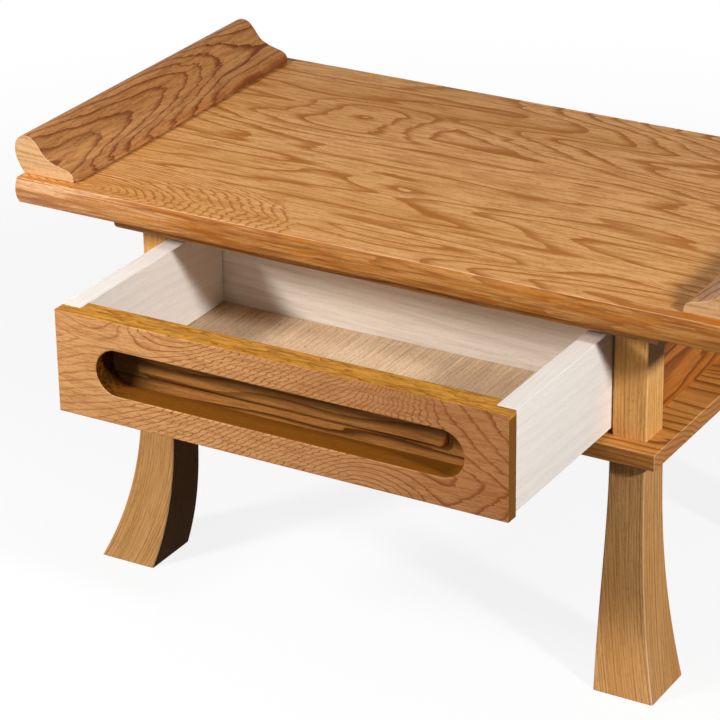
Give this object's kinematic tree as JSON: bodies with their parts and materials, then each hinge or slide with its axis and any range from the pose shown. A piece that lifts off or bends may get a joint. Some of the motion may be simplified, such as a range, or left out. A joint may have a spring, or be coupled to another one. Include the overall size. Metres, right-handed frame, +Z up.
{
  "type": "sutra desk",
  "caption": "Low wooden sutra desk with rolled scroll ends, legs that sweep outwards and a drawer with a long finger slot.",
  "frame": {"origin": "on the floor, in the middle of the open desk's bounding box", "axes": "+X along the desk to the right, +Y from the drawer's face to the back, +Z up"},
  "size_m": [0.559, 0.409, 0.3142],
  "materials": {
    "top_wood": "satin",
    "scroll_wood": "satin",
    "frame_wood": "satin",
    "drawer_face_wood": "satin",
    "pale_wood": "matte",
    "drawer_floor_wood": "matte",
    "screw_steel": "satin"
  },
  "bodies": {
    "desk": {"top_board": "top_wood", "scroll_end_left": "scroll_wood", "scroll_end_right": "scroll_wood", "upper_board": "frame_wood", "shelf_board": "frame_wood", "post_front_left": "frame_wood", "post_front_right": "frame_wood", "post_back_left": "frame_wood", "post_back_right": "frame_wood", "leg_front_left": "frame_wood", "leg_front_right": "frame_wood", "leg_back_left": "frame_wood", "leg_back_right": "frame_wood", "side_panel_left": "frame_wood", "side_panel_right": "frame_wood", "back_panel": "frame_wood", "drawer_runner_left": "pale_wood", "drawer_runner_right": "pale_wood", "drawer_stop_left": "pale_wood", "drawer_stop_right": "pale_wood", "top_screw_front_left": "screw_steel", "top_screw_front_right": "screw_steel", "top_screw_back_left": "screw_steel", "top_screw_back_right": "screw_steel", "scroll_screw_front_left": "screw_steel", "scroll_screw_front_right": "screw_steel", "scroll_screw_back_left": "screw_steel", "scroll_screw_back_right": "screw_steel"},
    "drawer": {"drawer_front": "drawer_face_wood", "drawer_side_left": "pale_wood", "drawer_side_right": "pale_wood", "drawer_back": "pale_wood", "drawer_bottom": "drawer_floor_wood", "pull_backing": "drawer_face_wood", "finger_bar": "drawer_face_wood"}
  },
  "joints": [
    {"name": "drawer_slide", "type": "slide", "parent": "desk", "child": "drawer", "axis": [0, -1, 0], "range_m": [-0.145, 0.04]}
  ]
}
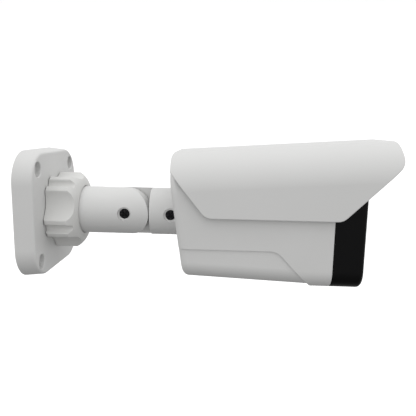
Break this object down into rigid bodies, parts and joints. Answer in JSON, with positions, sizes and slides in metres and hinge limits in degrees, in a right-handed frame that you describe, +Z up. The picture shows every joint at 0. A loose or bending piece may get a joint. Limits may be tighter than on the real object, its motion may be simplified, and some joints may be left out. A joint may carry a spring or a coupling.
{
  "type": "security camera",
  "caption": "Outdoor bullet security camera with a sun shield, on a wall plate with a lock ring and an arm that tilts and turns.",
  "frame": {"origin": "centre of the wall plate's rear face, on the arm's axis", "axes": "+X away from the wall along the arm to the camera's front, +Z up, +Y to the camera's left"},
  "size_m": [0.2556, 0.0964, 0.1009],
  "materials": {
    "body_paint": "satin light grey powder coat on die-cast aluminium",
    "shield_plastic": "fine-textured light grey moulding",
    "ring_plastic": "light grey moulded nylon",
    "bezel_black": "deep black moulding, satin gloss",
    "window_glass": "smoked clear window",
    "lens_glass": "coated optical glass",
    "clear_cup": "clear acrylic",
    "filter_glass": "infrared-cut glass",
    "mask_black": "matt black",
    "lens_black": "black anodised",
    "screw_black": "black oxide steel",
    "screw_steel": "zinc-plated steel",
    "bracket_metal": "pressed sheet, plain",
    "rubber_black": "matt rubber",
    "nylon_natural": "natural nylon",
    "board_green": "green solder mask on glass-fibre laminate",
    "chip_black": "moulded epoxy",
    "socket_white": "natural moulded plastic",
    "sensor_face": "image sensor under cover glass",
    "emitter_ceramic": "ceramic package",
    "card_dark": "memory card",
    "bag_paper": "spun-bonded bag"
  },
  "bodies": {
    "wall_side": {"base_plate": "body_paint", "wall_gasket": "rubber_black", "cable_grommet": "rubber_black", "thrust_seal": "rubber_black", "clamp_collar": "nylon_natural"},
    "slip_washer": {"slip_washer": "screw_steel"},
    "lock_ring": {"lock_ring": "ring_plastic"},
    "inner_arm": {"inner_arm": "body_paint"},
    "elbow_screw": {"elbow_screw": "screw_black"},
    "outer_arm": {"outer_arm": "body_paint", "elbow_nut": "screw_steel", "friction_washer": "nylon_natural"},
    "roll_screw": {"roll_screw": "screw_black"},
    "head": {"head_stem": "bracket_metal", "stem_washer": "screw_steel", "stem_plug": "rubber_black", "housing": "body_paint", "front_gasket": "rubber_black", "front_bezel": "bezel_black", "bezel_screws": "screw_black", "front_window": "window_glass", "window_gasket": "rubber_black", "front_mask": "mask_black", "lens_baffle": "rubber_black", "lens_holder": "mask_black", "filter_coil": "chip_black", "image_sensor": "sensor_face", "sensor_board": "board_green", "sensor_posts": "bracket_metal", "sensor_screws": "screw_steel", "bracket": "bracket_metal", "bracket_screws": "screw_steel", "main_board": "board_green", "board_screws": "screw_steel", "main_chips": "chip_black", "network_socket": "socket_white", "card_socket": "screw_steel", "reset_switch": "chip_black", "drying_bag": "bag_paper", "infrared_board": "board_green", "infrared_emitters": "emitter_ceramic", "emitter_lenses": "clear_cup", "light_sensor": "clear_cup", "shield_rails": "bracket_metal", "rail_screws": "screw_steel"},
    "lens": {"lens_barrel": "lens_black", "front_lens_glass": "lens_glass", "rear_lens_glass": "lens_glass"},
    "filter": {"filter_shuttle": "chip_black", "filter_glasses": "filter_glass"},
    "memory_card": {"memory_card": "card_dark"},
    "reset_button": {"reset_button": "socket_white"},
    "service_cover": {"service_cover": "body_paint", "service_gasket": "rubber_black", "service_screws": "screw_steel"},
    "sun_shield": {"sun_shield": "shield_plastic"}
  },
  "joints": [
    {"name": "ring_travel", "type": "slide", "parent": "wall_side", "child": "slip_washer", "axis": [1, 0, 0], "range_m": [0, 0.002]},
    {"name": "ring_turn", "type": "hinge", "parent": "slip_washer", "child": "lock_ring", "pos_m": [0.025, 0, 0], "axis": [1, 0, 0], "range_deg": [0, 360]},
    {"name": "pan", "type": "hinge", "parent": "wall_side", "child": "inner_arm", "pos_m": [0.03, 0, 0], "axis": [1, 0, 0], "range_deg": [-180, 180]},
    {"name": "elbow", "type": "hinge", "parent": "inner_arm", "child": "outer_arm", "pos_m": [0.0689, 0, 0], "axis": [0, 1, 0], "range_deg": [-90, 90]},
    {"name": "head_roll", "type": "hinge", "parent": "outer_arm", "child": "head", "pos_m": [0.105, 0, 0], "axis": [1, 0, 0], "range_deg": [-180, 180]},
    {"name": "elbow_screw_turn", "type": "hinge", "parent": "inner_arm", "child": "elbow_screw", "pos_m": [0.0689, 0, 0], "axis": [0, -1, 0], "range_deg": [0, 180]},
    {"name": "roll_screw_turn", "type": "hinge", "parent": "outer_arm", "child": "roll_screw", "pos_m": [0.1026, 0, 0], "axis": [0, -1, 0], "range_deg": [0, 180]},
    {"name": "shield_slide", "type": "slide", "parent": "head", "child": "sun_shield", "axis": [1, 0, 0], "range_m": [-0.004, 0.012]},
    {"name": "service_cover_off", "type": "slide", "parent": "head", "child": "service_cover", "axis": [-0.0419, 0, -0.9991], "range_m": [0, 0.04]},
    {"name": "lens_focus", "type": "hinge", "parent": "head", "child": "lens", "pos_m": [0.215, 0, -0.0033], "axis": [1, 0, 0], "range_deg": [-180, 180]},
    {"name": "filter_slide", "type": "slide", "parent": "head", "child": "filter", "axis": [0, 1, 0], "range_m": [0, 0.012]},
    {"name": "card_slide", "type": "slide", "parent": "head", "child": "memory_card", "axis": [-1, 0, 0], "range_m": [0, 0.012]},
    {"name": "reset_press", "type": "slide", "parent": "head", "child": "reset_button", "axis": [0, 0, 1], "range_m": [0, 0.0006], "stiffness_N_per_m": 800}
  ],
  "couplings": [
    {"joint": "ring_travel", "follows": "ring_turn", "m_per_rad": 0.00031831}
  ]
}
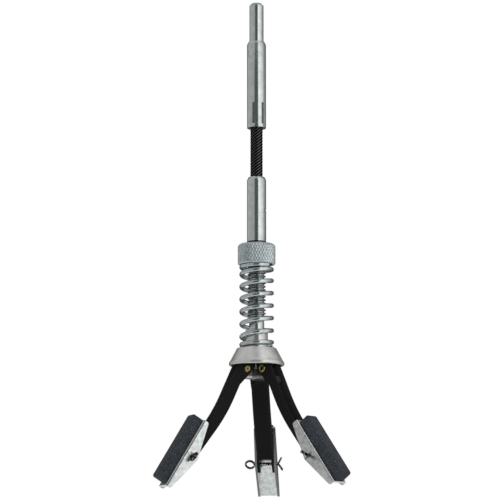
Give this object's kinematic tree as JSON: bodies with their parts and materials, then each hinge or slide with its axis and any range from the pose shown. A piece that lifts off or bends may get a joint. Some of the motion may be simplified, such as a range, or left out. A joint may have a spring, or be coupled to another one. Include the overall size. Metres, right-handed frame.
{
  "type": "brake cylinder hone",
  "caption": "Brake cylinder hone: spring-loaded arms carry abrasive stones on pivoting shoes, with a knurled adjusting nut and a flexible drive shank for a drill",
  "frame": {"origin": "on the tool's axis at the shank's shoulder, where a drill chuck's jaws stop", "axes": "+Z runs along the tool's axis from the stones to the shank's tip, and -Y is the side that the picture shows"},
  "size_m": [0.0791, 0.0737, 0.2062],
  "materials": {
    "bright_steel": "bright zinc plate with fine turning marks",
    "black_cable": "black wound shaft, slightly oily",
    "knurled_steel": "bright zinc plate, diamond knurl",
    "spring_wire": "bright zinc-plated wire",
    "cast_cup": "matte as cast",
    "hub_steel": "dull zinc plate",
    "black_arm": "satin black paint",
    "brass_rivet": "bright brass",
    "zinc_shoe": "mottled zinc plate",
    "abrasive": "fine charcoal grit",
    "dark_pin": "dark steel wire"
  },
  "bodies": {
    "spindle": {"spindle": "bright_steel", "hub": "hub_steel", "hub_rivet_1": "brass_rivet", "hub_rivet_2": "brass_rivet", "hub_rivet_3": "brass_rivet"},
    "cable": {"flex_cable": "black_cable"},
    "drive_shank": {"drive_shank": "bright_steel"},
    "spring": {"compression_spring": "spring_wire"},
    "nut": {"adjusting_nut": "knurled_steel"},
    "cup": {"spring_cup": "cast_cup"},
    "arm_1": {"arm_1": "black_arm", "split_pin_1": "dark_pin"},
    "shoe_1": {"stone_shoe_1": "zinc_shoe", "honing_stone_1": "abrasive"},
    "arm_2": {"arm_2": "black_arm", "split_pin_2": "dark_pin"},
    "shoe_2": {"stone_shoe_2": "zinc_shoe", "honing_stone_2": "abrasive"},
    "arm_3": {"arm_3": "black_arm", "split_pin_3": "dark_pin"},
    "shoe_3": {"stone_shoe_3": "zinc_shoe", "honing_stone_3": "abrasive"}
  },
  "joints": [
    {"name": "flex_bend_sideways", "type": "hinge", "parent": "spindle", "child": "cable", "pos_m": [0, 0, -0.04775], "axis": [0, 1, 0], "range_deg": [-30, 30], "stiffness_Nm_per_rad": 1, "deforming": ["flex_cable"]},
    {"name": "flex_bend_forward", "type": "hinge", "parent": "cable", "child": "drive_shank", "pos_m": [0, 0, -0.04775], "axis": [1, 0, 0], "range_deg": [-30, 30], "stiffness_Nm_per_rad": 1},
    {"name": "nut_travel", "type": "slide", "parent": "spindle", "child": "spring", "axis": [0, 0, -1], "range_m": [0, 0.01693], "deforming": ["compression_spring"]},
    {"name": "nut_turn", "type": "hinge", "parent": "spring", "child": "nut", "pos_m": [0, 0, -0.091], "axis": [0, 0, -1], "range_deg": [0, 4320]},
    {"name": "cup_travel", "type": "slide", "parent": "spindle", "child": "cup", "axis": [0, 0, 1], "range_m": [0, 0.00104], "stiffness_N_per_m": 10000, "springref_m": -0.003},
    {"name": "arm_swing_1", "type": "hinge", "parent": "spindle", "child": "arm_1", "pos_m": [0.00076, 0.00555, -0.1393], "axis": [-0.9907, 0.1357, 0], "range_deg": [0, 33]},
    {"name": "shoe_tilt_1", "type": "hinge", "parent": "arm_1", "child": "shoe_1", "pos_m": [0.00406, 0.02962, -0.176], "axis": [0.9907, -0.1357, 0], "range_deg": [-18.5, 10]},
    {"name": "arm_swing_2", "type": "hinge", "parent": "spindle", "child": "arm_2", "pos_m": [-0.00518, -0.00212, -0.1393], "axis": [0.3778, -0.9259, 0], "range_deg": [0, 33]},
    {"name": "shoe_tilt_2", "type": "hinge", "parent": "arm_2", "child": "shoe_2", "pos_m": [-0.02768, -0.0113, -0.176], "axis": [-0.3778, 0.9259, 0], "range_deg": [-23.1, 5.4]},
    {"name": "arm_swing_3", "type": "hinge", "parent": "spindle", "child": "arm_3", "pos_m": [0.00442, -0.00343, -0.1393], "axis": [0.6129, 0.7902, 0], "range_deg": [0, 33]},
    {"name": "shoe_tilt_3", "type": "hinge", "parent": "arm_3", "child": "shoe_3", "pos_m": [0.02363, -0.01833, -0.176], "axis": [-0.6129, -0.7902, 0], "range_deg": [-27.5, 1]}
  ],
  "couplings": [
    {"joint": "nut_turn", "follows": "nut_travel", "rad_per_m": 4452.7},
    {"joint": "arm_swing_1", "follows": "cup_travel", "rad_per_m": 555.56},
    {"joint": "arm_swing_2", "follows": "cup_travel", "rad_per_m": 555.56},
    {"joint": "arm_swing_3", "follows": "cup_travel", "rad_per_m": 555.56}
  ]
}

__________________________________________________

Examine the data above and state how many of its lines contain the word "picture", with no further remarks.

2